Is Now the Time to Kill the $100 Bill?” That’s the title of a Wednesday, February 17 article in the Wall Street Journal, prompted in part by a blog post from former Secretary of the Treasury Lawrence H. Summers.

The article states that the Treasury Department has no current plans to eliminate the $100 bill, so the suggestion seems for now to come from the ivory tower, but the very question is astonishing. The $100 bill is “America’s most popular currency denomination.” Private enterprises strive to give customers more of the goods and services they want, so why should the US government give people less of the money they want?

One reason given for killing the $100 bill is that large-denomination bills make it easier for bad guys such as drug dealers and human traffickers to do business. They use cash because cash transactions don’t create the traceable records created by checks or electronic transactions, and large-denomination bills like the $100 bill make high-dollar payments easier. But the harm done by drug dealers and human traffickers—the turf wars in American cities, the carnage south of the Mexican border, the undocumented immigrants suffocated in overcrowded trucks, the young women forced into the sex trade—all this horror could and should be eliminated not by less freedom but by more: end the Drug War; open the border to peaceful migration. If drugs could be sold in drugstores and legally imported by reputable businesses, all the violence would drain from the business, as it drained from the alcohol business after the repeal of (alcohol) Prohibition. If peaceful people could enter and leave the U.S. at will, they would have no need to pay a “coyote” to smuggle them through the desert, nor fear of being turned over to ICE for deportation if they decline to work in the sex trade.

Another reason the article gives for killing the $100 bill is that:

Many economists believe the ability of central banks to implement negative-interest-rate policies is hampered by the ability to hold cash. Even in places like Switzerland, where rates have gone negative on government bonds, banks don’t pass on negative rates to retail deposits for fear depositors will withdraw their cash. That limits the effectiveness of lowering rates below zero.

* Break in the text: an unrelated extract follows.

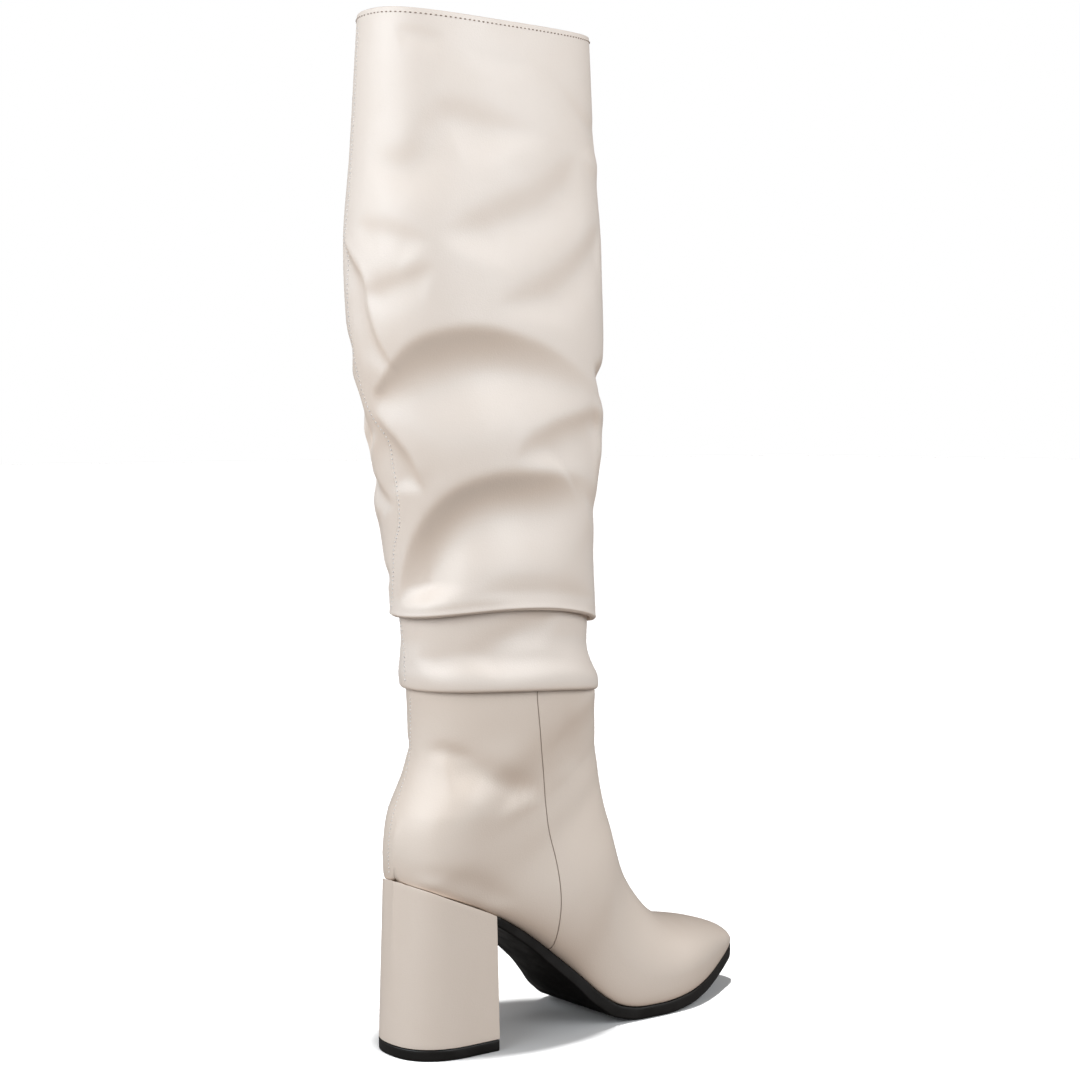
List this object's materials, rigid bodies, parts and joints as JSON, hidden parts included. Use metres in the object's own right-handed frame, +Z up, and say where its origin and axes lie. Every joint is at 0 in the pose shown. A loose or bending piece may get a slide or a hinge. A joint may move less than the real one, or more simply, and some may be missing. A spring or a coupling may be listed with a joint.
{
  "type": "slouch boot",
  "caption": "Knee-high slouch boot in smooth cream leather: pointed-almond toe, covered block heel, black rubber sole, soft shaft with two overhanging folds at the ankle and an open collar.",
  "frame": {"origin": "middle of the heel's tread, on the floor", "axes": "+X towards the toe, +Y towards the inner side of the foot, +Z up"},
  "size_m": [0.2583, 0.0941, 0.52],
  "materials": {
    "leather": "smooth cream synthetic leather, soft sheen",
    "rubber": "satin black",
    "lining": "matt beige sock lining"
  },
  "bodies": {
    "root": {"upper": "leather", "shaft": "leather", "heel": "leather", "outsole": "rubber", "top_lift": "rubber", "insole": "lining"}
  },
  "joints": []
}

Yet rates can go somewhat negative because holding and safeguarding large amounts of currency is an expensive undertaking. The more expensive it is to hold cash, the further negative rates can go and the easier negative rates are to pass on to corporations and consumers. Eliminating high-value currency would increase the cost and difficulty of hoarding cash.

But the government should not be in the business of manipulating interest rates. Interest rates, like all prices, should be set by the free play of market forces. Money, like other goods, should be supplied by the competitive actions of private businesses—banks—seeking to satisfy the public demand for it. That is to say, the Fed’s legal monopoly on currency issue should be abolished, not the $100 bill. (How free-market money-issue and banking would work is fascinating. For those interested, I recommend George Selgin’s The Theory of Free Banking, and pages 224-242 of my book, Free Our Markets, which summarize the core of what I have learned from Prof. Selgin.)

Still another reason given for getting rid of the $100 bill is that doing so would help the government collect taxes. The easier it is to pay cash for transactions, the harder it is for the government to tax those transactions, again because cash transactions create no traceable record.

But reducing the government’s tax take is not a bad thing. The government collects way too much tax as it is, taking money from private citizens who tend to spend or invest it carefully, and giving it to politicians who tend to spend it carelessly. Better to shrink the scope of government and reduce tax rates dramatically so that people don’t have such a strong incentive to avoid taxes.

Having $100 bills to do business with and to save with is extremely valuable to those without banks, and to millions of foreigners who sensibly don’t trust the currency their own governments issue. And it’s a useful convenience to many ordinary citizens. The suggestion that the U.S. government should get rid of it puts the convenience of the government ahead of the convenience of the citizens. Public policy needs to be changed, but in the other direction: end the Drug War; open the borders to peaceful people; free banking; slash taxes. The $100 bill is not the problem.